Based on Robert Kolker's 2004 New York Magazine article "The Bad Superintendent," BAD EDUCATION chronicles what stands as the largest school system embezzlement--upwards of $11 million-- in US history, a scandal that broke at Roslyn High School in Long Island in 2002. What's so jaw-dropping about what's depicted here is how it was more or less in plain sight, with numerous parties involved, with no one really paying attention to things like a treasurer owning three homes and driving a Jaguar to work every day. Roslyn is a school district on the rise and getting national attention, leading to some rapidly increasing property values, with by-the-book school board president Big Bob Spicer (Ray Romano) a millionaire from his day job selling real estate. But the star of Roslyn is beloved, charismatic superintendent Dr. Frank Tassone (Hugh Jackman), an almost god-like figure who's the face of the school system, a former English teacher with a passion for Charles Dickens, and a dedicated educator who always makes time for any student. He offers a quick pull quote about a heavily-hyped, multi-million "skywalk" construction project for the high school to Rachel Bhargava (Geraldine Viswanathan), a junior doing grunt work on the school paper. She says it's just a puff piece because seniors get all the good stories, but the always-inspiring Dr. Tassone reminds her that "it's only a puff piece if you let it be a puff piece," and that a good journalist can turn anything into a substantive story. Curious about some contractor bids on the skywalk contract (and being curtly dismissed when she asks why some of that money isn't going toward replacing the numerous moldy and rotting ceiling tiles throughout the school), Rachel is given the key to the records room by treasurer and assistant superintendent Pamela Gluckin (Allison Janney) and she starts noticing financial inconsistencies, payments for vaguely-defined services to companies with non-existent phone numbers, payments for work that was never done, etc. She keeps digging despite being scolded by senior editor-at-large Nick Fleischman (HEREDITARY's Alex Wolff) that "we're just a school paper...not the New York Times."

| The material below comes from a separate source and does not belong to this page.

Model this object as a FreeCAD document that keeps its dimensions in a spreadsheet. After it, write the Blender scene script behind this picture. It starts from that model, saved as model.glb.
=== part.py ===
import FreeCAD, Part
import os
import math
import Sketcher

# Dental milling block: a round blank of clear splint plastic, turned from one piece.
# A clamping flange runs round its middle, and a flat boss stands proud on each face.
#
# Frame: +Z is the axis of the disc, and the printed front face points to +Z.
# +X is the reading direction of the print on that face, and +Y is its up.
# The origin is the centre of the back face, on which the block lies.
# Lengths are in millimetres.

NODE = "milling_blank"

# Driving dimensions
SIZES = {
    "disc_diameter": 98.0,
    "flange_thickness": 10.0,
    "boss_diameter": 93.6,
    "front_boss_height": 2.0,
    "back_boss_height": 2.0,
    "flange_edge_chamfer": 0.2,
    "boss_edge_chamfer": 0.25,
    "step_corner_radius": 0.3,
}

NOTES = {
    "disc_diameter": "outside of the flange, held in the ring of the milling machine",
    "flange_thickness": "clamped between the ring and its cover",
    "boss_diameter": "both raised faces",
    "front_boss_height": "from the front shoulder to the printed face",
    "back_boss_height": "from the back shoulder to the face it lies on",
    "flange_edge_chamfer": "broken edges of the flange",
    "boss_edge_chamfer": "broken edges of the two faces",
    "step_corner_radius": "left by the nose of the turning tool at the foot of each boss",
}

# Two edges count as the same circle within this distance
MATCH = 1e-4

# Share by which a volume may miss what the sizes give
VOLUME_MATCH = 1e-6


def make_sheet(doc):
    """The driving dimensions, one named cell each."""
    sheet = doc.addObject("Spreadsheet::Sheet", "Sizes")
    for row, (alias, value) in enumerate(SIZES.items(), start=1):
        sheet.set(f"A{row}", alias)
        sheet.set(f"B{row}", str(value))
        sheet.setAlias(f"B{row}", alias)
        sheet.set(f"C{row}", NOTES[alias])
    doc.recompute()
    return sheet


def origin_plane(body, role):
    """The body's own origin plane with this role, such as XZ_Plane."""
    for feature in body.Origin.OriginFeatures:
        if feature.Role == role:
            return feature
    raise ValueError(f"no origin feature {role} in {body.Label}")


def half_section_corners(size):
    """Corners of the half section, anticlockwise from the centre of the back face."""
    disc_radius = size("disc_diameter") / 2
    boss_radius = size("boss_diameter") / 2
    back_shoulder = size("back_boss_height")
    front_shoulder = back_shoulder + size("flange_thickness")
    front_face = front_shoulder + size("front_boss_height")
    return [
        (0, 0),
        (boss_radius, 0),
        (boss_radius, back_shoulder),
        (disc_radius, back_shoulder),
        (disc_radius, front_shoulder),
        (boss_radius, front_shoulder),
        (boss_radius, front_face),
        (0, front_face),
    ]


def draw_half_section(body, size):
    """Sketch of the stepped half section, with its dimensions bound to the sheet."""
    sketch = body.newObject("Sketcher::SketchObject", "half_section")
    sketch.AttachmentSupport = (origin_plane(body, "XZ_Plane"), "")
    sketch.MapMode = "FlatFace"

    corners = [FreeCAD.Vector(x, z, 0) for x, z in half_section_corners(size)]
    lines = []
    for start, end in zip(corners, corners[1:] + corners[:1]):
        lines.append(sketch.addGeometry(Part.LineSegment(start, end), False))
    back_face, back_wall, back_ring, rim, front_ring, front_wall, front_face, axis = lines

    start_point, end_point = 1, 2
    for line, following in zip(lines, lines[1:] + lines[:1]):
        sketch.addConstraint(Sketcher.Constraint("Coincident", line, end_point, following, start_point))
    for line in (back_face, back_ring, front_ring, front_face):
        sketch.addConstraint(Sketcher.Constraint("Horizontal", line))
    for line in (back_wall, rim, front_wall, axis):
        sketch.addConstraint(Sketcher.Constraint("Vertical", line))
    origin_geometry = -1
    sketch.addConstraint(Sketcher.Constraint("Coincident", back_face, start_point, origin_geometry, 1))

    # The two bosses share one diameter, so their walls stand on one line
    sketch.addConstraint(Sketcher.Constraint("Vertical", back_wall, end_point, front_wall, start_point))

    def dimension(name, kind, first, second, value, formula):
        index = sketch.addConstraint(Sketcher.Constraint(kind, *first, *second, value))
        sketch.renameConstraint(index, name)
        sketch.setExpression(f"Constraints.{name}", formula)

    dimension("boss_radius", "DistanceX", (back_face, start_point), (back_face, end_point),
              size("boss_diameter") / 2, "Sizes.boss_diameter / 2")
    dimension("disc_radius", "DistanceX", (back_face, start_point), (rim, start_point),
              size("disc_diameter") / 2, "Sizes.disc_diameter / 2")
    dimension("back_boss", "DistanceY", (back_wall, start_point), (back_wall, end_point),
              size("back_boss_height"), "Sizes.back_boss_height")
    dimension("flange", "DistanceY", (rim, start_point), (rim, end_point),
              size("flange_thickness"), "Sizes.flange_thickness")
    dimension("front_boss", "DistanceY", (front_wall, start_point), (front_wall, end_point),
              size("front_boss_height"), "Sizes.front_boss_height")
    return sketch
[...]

But then the shit hits the fan. Gluckin's dumbass son (Jimmy Tatro) makes thousands of dollars worth of purchases at several Ace hardware stores over the course of a day, all for an expensive remodeling project at one of Gluckin's three homes. A store manager alerts Spicer, who has no idea why Gluckin's son would have a school credit card in his own name. An initial probe finds a minimum of $250,000 in misappropriated funds, but that's not counting all of the lost and discarded receipts. Gluckin is thrown under the bus, forced to resign, and deemed a sociopath by Tassone, but her transgressions are only scratching the surface of what's going on with some administrative staff at Roslyn. That's especially true with Tassone, who's also been living on the school's credit line for years and has an endless list of secrets and a partially fabricated past--no spoilers, but no one seems to have any recollection of his wife who "passed away a long time ago"--that he desperately tries to keep a lid on but can't quit behaving in a reckless and stupid fashion. And like Gluckin, he wants the wealth and privilege that Roslynians like Spicer are enjoying, and has grown so accustomed to getting away with it because everyone is so happy and complacent that he's become sloppy and isn't even bothering to cover his tracks anymore.

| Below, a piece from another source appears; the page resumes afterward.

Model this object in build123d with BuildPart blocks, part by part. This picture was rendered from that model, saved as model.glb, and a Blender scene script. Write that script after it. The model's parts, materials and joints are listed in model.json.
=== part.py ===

Oozing charm and slick confidence, and constantly maintaining Tassone's impeccable appearance, Jackman turns in one of his best performances, a complex balancing act that shows Tassone juggling several illusions for years on end while keeping his dark secrets hidden behind a mask--a mask that he symbolically maintains with a touch-up facelift over Christmas break (of course, he puts it on the school's credit card). An indie screened at last year's Toronto Film Festival and picked up by HBO, BAD EDUCATION was written by Mike Makowsky, who attended Roslyn High a few years after the scandal, with the aftershocks still being felt years later. Makowsky and director Cory Finley (THOROUGHBREDS) tell the story in a straightforward and darkly comedic fashion that recalls Alexander Payne's ELECTION, though its humor is less cynical and more just the shock of the events that transpire. It stays generally faithful to the story, though Viswanathan's "Rachel Bhargava" is a fictional composite of several student reporters who secretly did the digging, checked and corroborated their sources, uncovered the extent of the criminal activity, and broke the story in the school's own Hilltop Beacon newspaper.